Record list:
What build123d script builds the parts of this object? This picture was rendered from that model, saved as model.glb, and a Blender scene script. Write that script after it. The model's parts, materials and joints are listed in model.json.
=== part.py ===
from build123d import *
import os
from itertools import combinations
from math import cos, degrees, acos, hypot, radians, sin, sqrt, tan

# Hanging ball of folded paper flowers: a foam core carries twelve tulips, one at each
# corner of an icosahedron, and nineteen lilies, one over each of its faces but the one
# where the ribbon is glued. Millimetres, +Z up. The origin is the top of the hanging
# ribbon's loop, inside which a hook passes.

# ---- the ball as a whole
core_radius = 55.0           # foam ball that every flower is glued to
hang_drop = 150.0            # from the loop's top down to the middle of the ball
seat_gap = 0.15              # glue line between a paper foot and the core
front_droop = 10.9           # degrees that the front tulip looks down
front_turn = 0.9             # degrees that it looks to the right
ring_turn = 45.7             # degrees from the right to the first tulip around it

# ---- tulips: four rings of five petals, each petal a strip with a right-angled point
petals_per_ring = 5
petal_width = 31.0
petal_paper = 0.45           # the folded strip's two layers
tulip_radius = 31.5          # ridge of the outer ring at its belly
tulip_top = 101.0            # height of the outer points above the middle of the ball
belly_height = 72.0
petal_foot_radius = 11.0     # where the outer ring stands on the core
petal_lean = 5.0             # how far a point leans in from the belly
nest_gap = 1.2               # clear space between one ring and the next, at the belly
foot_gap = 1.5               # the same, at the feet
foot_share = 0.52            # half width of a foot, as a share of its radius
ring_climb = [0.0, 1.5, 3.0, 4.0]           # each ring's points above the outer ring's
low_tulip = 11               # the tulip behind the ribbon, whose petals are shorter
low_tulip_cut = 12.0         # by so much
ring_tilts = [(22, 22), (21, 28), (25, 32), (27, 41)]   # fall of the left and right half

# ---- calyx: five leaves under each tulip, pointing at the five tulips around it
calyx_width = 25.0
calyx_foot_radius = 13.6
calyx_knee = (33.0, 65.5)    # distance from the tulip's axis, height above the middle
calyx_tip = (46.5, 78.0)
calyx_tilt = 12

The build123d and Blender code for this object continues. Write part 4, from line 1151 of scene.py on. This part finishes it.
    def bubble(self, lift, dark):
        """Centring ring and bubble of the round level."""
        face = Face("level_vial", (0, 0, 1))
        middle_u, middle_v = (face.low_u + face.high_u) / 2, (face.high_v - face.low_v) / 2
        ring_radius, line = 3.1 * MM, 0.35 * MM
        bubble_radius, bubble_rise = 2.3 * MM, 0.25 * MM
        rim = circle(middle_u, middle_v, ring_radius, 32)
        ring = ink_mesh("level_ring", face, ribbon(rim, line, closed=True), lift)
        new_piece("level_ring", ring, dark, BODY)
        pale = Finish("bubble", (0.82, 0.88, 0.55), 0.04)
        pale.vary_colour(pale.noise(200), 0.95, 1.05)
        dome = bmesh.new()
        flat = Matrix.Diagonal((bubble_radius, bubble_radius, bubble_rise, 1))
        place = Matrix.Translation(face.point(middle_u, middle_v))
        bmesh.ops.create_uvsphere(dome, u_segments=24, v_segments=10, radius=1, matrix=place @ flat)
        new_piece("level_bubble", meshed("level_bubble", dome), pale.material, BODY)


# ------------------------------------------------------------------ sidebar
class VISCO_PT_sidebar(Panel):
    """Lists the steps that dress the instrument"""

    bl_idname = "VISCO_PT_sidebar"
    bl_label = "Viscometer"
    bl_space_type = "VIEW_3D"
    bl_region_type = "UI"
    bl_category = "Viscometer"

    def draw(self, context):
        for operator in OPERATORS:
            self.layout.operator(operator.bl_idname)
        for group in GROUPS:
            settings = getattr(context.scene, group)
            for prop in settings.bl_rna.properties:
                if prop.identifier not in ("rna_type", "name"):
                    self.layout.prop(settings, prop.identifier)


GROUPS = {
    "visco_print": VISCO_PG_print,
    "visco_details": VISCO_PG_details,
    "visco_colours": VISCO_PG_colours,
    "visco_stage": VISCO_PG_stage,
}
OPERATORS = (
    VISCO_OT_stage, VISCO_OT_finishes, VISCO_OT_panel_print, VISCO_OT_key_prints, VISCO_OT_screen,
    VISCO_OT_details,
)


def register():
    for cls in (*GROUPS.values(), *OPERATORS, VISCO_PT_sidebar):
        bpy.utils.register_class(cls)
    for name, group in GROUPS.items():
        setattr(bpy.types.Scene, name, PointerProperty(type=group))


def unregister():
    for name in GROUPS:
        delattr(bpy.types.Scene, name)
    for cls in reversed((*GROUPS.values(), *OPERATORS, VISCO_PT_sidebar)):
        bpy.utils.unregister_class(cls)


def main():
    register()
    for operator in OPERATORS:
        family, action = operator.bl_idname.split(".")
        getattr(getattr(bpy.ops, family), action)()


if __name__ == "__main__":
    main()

Exercise details:
Reproduce each record exactly as it appears.

The response:
What build123d script builds the parts of this object? This picture was rendered from that model, saved as model.glb, and a Blender scene script. Write that script after it. The model's parts, materials and joints are listed in model.json.
=== part.py ===
from build123d import *
import os
from itertools import combinations
from math import cos, degrees, acos, hypot, radians, sin, sqrt, tan

# Hanging ball of folded paper flowers: a foam core carries twelve tulips, one at each
# corner of an icosahedron, and nineteen lilies, one over each of its faces but the one
# where the ribbon is glued. Millimetres, +Z up. The origin is the top of the hanging
# ribbon's loop, inside which a hook passes.

# ---- the ball as a whole
core_radius = 55.0           # foam ball that every flower is glued to
hang_drop = 150.0            # from the loop's top down to the middle of the ball
seat_gap = 0.15              # glue line between a paper foot and the core
front_droop = 10.9           # degrees that the front tulip looks down
front_turn = 0.9             # degrees that it looks to the right
ring_turn = 45.7             # degrees from the right to the first tulip around it

# ---- tulips: four rings of five petals, each petal a strip with a right-angled point
petals_per_ring = 5
petal_width = 31.0
petal_paper = 0.45           # the folded strip's two layers
tulip_radius = 31.5          # ridge of the outer ring at its belly
tulip_top = 101.0            # height of the outer points above the middle of the ball
belly_height = 72.0
petal_foot_radius = 11.0     # where the outer ring stands on the core
petal_lean = 5.0             # how far a point leans in from the belly
nest_gap = 1.2               # clear space between one ring and the next, at the belly
foot_gap = 1.5               # the same, at the feet
foot_share = 0.52            # half width of a foot, as a share of its radius
ring_climb = [0.0, 1.5, 3.0, 4.0]           # each ring's points above the outer ring's
low_tulip = 11               # the tulip behind the ribbon, whose petals are shorter
low_tulip_cut = 12.0         # by so much
ring_tilts = [(22, 22), (21, 28), (25, 32), (27, 41)]   # fall of the left and right half

# ---- calyx: five leaves under each tulip, pointing at the five tulips around it
calyx_width = 25.0
calyx_foot_radius = 13.6
calyx_knee = (33.0, 65.5)    # distance from the tulip's axis, height above the middle
calyx_tip = (46.5, 78.0)
calyx_tilt = 12

The build123d and Blender code for this object continues. Write part 4, from line 1151 of scene.py on. This part finishes it.
    def bubble(self, lift, dark):
        """Centring ring and bubble of the round level."""
        face = Face("level_vial", (0, 0, 1))
        middle_u, middle_v = (face.low_u + face.high_u) / 2, (face.high_v - face.low_v) / 2
        ring_radius, line = 3.1 * MM, 0.35 * MM
        bubble_radius, bubble_rise = 2.3 * MM, 0.25 * MM
        rim = circle(middle_u, middle_v, ring_radius, 32)
        ring = ink_mesh("level_ring", face, ribbon(rim, line, closed=True), lift)
        new_piece("level_ring", ring, dark, BODY)
        pale = Finish("bubble", (0.82, 0.88, 0.55), 0.04)
        pale.vary_colour(pale.noise(200), 0.95, 1.05)
        dome = bmesh.new()
        flat = Matrix.Diagonal((bubble_radius, bubble_radius, bubble_rise, 1))
        place = Matrix.Translation(face.point(middle_u, middle_v))
        bmesh.ops.create_uvsphere(dome, u_segments=24, v_segments=10, radius=1, matrix=place @ flat)
        new_piece("level_bubble", meshed("level_bubble", dome), pale.material, BODY)


# ------------------------------------------------------------------ sidebar
class VISCO_PT_sidebar(Panel):
    """Lists the steps that dress the instrument"""

    bl_idname = "VISCO_PT_sidebar"
    bl_label = "Viscometer"
    bl_space_type = "VIEW_3D"
    bl_region_type = "UI"
    bl_category = "Viscometer"

    def draw(self, context):
        for operator in OPERATORS:
            self.layout.operator(operator.bl_idname)
        for group in GROUPS:
            settings = getattr(context.scene, group)
            for prop in settings.bl_rna.properties:
                if prop.identifier not in ("rna_type", "name"):
                    self.layout.prop(settings, prop.identifier)


GROUPS = {
    "visco_print": VISCO_PG_print,
    "visco_details": VISCO_PG_details,
    "visco_colours": VISCO_PG_colours,
    "visco_stage": VISCO_PG_stage,
}
OPERATORS = (
    VISCO_OT_stage, VISCO_OT_finishes, VISCO_OT_panel_print, VISCO_OT_key_prints, VISCO_OT_screen,
    VISCO_OT_details,
)


def register():
    for cls in (*GROUPS.values(), *OPERATORS, VISCO_PT_sidebar):
        bpy.utils.register_class(cls)
    for name, group in GROUPS.items():
        setattr(bpy.types.Scene, name, PointerProperty(type=group))


def unregister():
    for name in GROUPS:
        delattr(bpy.types.Scene, name)
    for cls in reversed((*GROUPS.values(), *OPERATORS, VISCO_PT_sidebar)):
        bpy.utils.unregister_class(cls)


def main():
    register()
    for operator in OPERATORS:
        family, action = operator.bl_idname.split(".")
        getattr(getattr(bpy.ops, family), action)()


if __name__ == "__main__":
    main()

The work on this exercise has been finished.